[Entries with model source code]
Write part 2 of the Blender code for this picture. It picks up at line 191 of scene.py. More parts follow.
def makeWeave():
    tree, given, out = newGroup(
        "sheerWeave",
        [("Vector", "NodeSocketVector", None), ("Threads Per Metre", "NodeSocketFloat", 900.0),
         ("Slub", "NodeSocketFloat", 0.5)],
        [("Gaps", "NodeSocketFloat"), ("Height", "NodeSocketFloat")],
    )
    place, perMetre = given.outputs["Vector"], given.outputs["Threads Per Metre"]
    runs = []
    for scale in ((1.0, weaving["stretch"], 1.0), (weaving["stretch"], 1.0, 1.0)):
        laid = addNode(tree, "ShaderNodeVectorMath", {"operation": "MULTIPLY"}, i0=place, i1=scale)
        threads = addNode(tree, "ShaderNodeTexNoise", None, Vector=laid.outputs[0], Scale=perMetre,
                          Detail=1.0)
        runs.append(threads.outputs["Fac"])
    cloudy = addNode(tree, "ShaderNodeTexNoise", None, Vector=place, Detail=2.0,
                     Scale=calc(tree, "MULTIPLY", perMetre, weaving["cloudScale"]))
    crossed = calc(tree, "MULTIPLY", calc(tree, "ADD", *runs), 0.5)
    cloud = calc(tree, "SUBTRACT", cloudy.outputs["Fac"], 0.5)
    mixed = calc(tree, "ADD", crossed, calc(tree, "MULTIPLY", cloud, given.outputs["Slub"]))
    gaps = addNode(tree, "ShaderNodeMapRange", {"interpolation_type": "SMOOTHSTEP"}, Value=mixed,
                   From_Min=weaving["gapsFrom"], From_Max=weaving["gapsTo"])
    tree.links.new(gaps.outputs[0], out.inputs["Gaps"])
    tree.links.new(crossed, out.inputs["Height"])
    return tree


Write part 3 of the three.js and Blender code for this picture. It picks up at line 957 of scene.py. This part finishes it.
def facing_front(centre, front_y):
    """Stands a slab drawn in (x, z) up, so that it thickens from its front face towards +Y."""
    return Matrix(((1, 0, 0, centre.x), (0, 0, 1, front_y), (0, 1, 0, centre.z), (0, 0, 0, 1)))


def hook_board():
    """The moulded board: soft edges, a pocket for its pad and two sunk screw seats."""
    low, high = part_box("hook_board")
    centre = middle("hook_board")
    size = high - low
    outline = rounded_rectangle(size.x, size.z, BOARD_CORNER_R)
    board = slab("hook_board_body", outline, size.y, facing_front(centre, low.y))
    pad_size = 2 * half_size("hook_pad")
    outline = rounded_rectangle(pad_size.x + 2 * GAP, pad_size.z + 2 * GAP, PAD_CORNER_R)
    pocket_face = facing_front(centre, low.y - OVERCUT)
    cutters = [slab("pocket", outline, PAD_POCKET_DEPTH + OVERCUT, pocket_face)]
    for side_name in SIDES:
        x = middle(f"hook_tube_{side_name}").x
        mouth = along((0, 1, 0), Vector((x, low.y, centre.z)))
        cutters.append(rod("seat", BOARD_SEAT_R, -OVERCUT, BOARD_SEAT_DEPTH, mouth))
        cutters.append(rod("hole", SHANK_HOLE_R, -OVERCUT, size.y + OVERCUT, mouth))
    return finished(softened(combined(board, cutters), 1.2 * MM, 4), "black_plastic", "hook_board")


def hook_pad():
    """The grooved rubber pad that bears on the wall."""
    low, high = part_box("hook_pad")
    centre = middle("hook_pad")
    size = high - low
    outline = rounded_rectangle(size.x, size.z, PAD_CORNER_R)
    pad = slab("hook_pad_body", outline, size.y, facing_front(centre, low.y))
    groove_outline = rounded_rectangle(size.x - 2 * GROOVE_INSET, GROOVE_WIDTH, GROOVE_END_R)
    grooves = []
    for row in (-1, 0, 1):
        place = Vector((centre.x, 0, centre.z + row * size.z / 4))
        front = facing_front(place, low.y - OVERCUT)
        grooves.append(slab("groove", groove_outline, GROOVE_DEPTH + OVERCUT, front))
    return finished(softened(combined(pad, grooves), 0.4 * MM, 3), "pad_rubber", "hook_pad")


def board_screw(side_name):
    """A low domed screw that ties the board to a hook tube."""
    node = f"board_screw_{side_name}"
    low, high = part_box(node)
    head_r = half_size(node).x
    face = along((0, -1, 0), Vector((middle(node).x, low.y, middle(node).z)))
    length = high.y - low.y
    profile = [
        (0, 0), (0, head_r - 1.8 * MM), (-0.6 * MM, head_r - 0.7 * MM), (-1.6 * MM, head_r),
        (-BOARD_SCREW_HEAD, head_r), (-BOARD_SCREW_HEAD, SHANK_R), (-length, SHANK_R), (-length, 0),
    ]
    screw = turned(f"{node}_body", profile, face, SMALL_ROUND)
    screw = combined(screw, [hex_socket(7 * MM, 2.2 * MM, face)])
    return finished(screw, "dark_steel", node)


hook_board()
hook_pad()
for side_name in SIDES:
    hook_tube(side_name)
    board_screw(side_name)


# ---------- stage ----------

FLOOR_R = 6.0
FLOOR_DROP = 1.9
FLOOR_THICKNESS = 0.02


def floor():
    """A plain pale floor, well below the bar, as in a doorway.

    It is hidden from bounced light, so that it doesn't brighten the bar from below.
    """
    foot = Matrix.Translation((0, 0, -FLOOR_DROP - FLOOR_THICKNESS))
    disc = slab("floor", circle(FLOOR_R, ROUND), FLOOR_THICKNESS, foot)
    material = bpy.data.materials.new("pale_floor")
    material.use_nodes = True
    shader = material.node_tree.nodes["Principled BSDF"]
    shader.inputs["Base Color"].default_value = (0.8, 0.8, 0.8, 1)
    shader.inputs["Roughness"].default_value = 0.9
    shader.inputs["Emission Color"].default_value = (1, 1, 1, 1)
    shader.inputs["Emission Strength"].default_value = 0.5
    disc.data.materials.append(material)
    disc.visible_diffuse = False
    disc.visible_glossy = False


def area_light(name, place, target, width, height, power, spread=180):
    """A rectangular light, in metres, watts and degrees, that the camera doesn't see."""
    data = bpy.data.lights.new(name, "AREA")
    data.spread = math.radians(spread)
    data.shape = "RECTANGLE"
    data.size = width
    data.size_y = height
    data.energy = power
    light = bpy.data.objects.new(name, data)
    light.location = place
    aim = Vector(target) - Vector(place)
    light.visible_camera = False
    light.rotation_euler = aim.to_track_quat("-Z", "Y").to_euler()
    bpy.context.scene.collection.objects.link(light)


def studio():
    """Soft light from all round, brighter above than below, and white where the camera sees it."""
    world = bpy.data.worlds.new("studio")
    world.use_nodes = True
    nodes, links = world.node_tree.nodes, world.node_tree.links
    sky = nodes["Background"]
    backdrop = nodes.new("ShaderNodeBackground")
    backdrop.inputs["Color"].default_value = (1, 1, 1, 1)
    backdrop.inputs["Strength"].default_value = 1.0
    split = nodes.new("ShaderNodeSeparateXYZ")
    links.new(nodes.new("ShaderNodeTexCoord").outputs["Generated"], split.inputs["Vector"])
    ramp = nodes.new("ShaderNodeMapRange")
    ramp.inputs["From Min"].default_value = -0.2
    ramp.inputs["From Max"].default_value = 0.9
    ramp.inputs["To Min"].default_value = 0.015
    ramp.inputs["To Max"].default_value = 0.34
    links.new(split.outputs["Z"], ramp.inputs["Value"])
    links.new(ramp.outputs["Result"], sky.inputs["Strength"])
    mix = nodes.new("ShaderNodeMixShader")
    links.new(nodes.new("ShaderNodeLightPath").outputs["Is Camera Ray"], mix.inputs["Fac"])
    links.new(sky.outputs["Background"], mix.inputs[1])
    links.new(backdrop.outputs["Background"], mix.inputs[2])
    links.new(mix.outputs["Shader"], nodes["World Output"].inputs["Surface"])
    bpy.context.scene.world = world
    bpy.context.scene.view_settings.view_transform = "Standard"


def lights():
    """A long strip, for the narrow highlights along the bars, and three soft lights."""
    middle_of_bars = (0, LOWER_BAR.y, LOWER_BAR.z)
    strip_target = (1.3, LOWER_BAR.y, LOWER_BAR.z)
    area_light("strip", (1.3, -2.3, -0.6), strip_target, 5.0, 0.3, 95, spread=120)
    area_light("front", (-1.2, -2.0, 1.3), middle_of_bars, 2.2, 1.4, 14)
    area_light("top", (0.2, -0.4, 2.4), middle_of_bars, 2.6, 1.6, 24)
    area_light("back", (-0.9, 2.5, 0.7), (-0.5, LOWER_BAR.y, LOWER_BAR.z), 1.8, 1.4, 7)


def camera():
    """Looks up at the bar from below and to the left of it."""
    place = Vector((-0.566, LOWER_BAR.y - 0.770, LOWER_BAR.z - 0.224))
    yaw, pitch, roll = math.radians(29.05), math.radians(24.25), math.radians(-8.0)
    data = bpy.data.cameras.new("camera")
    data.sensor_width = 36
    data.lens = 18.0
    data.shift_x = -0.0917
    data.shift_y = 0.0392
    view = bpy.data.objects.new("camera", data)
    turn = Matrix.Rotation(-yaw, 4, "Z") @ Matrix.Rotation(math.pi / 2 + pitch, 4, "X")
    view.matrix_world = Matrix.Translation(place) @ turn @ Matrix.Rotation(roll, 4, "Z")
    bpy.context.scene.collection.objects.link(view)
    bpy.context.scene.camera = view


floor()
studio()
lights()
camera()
...
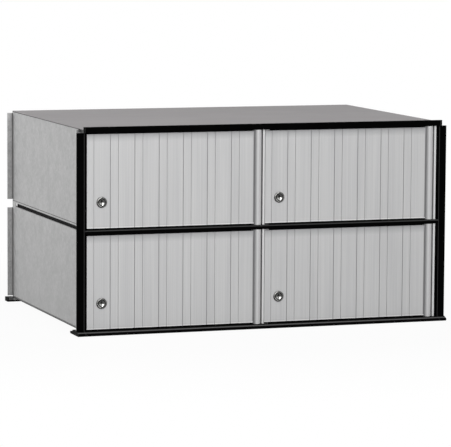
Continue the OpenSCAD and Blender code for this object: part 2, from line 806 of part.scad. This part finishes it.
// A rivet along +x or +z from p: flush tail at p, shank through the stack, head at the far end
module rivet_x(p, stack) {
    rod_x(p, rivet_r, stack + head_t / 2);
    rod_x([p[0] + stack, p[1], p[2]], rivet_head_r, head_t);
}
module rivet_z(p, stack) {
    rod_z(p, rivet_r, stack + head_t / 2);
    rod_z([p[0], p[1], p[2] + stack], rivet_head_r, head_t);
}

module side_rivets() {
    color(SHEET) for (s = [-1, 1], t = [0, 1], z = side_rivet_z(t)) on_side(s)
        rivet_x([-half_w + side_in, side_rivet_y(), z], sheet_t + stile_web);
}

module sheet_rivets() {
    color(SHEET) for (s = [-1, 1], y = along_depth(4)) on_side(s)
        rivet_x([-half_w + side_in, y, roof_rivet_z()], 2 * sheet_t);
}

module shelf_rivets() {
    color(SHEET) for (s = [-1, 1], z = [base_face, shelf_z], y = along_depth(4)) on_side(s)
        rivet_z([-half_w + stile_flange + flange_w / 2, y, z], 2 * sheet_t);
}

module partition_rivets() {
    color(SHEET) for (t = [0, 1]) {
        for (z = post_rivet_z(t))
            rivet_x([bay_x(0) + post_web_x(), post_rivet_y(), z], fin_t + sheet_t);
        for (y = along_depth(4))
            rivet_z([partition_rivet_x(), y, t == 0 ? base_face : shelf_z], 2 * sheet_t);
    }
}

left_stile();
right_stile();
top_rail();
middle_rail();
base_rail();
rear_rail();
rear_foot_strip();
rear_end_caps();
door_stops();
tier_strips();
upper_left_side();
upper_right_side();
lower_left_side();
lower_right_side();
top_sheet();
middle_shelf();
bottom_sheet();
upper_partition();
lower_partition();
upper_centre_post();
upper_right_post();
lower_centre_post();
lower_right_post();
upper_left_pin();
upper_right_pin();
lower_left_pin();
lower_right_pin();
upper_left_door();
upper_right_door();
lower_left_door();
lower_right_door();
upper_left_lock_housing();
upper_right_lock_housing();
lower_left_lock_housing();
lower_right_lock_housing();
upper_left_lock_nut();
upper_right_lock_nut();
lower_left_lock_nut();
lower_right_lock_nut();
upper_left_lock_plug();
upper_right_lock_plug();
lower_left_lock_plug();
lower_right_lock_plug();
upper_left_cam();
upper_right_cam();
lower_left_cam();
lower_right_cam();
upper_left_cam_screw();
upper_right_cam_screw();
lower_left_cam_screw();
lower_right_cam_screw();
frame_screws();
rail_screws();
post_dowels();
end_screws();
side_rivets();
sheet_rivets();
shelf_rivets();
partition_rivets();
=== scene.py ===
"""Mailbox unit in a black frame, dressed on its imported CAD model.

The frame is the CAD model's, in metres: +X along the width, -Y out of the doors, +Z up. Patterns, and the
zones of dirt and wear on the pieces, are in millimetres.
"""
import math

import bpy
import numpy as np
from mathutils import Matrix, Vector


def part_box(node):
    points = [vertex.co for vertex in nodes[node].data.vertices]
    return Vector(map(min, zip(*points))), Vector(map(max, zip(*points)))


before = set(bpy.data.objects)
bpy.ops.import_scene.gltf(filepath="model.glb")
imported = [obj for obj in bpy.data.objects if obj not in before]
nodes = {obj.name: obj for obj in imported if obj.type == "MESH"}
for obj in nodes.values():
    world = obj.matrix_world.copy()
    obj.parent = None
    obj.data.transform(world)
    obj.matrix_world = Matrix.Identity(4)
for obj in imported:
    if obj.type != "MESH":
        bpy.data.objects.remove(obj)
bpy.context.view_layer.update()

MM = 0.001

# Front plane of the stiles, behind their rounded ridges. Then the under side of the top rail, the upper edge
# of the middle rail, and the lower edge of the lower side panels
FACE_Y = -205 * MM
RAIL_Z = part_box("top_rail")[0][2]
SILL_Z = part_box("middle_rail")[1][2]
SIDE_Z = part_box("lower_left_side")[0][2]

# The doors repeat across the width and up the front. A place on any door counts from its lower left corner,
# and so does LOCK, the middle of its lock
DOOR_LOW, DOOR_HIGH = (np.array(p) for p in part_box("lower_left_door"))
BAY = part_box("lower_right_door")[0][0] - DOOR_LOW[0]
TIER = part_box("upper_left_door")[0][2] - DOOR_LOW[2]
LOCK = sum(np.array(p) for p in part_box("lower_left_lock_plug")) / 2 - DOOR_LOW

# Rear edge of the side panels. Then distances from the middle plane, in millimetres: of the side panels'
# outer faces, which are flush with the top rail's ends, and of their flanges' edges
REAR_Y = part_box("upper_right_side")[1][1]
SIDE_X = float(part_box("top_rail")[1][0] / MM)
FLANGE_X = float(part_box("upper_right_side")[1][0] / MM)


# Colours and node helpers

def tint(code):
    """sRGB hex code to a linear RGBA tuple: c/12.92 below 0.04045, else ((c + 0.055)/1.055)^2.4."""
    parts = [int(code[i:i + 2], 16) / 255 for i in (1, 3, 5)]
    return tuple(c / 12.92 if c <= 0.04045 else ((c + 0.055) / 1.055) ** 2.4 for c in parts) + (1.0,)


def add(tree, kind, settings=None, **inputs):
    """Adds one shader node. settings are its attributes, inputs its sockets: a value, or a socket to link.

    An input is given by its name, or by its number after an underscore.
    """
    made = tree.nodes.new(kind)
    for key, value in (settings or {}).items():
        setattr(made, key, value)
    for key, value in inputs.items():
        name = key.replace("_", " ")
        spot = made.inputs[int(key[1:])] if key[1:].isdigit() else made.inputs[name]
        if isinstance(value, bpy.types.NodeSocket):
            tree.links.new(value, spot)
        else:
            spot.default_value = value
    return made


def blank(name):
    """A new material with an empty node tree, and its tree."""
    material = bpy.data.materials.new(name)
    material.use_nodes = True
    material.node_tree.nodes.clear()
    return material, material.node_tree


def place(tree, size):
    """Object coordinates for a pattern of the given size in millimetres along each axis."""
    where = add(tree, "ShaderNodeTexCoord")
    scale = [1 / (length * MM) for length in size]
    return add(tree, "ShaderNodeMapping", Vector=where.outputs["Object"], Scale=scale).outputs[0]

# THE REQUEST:
Print exactly the run of lines that starts at the line with "left_stile();" and ends at the line with "bpy.context.view_layer.update()". Leave out every other line.

# RESULT OF THIS EXERCISE:
left_stile();
right_stile();
top_rail();
middle_rail();
base_rail();
rear_rail();
rear_foot_strip();
rear_end_caps();
door_stops();
tier_strips();
upper_left_side();
upper_right_side();
lower_left_side();
lower_right_side();
top_sheet();
middle_shelf();
bottom_sheet();
upper_partition();
lower_partition();
upper_centre_post();
upper_right_post();
lower_centre_post();
lower_right_post();
upper_left_pin();
upper_right_pin();
lower_left_pin();
lower_right_pin();
upper_left_door();
upper_right_door();
lower_left_door();
lower_right_door();
upper_left_lock_housing();
upper_right_lock_housing();
lower_left_lock_housing();
lower_right_lock_housing();
upper_left_lock_nut();
upper_right_lock_nut();
lower_left_lock_nut();
lower_right_lock_nut();
upper_left_lock_plug();
upper_right_lock_plug();
lower_left_lock_plug();
lower_right_lock_plug();
upper_left_cam();
upper_right_cam();
lower_left_cam();
lower_right_cam();
upper_left_cam_screw();
upper_right_cam_screw();
lower_left_cam_screw();
lower_right_cam_screw();
frame_screws();
rail_screws();
post_dowels();
end_screws();
side_rivets();
sheet_rivets();
shelf_rivets();
partition_rivets();
=== scene.py ===
"""Mailbox unit in a black frame, dressed on its imported CAD model.

The frame is the CAD model's, in metres: +X along the width, -Y out of the doors, +Z up. Patterns, and the
zones of dirt and wear on the pieces, are in millimetres.
"""
import math

import bpy
import numpy as np
from mathutils import Matrix, Vector


def part_box(node):
    points = [vertex.co for vertex in nodes[node].data.vertices]
    return Vector(map(min, zip(*points))), Vector(map(max, zip(*points)))


before = set(bpy.data.objects)
bpy.ops.import_scene.gltf(filepath="model.glb")
imported = [obj for obj in bpy.data.objects if obj not in before]
nodes = {obj.name: obj for obj in imported if obj.type == "MESH"}
for obj in nodes.values():
    world = obj.matrix_world.copy()
    obj.parent = None
    obj.data.transform(world)
    obj.matrix_world = Matrix.Identity(4)
for obj in imported:
    if obj.type != "MESH":
        bpy.data.objects.remove(obj)
bpy.context.view_layer.update()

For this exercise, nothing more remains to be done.